In the dome, he painted the Triumph of the Trinity, with God the Father, the Son, and the Holy Spirit directly in the middle of the dome. This breathtaking use of movement in his paintings helps to “teach in pictures” what Mary alway does: leads us closer to God.
Reni’s Rendering of Neri’s Vision
Saint Philip Neri is buried in the Blessed Sacrament chapel of Chiesa Nuova, the church where he spent the final twelve years of his life.
He passed away on the Feast of Corpus Christi, but only after hearing confessions and celebrating Mass.

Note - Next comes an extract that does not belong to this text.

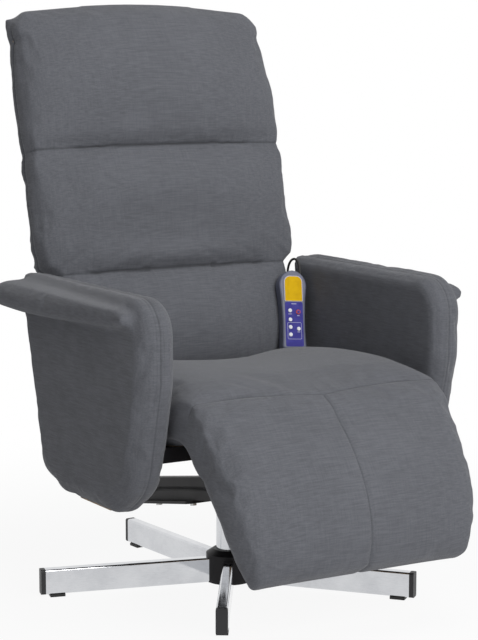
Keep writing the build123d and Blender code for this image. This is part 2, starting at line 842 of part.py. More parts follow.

Taking On The Attitude of Saint Philip Neri
In these ever-changing days, Saint Philip Neri is a great person to turn to when trying to live life with a more joyful heart. A sense of humor is a breath of fresh air during these hard times.
Pope Francis said that “a bit of good humor is very good for us!” and suggests that we pray Saint Thomas More’s prayer, a prayer that he frequently prays with.
So with the attitude of Saint Philip Neri, let us pray Saint Thomas More’s Prayer for Good Humor:
Grant me, O Lord, good digestion, and also something to digest.
Grant me a healthy body, and the necessary good humor to maintain it.
Grant me a simple soul that knows to treasure all that is good
and that doesn’t frighten easily at the sight of evil,
but rather finds the means to put things back in their place.
Give me a soul that knows not boredom, grumblings, sighs and laments,
nor excess of stress, because of that obstructing thing called “I.”
Grant me, O Lord, a sense of good humor.
Allow me the grace to be able to take a joke to discover in life a bit of joy,
and to be able to share it with others.
What is a simple joy that you have noticed in your life lately? Take time today to share that joy with a friend or family member.